The FM should not force the PSU banks to finance with bullet speed and keep in mind that speed thrills, but kills. Now, the speedy financing has shown its results at Yes Bank.
Former Finance Minister P Chidambaram raises the question, “When overall bank credit during the above period grew by about 10 per cent, how did YES BANK’s loan book grow by about 35 per cent?”
Reacting on Sitharaman’s comment that PSU bank staff is losing connections with the customers, a retired banker asks, “Why the salary of the public sector bank employees has not been revised since November 2017? Why they are forced to go on strikes even for their routine salary revision?

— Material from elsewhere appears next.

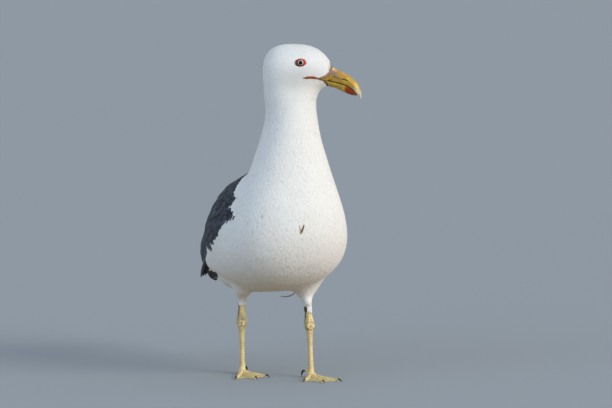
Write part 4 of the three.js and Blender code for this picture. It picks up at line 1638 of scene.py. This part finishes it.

Why the retirees of Regional Rural Banks are still deprived of their pensionary benefits in letter and spirit as decided by the Supreme Court of India? Has the FM ever even thought of the results of such a negative attitude of the central government?”
Now, SBI is considering to invest ₹2450 crore by buying a 49% stake in the troubled bank. Will it not be a forced step of the government to stake public money and hard-earned profit of the same SBI, which is being run by the employees whom the Finance Minister is scolding?
The All India Bank Employees’ Association has raised the question over the role of RBI and demanded to make them answerable and accountable.
The General Secretary of the Association, CH Venkatachalam in a press release dated March 6 says, “RBI, being the regulator, cannot be unaware of the ongoings in Yes Bank. RBI cannot extricate itself from responsibilities. The government must make RBI answerable and accountable.”
Demanding the nationalisation of all private banks, Mr CH Venkatachalam adds, “One by one private banks, which are glorified by the government, are failing. It is high time that the government should take a call and repeat 1969. All private banks should be brought under the public sector. Peoples’ money is for peoples’ welfare and not for private loot.”
But, who listens to cries in the wilderness?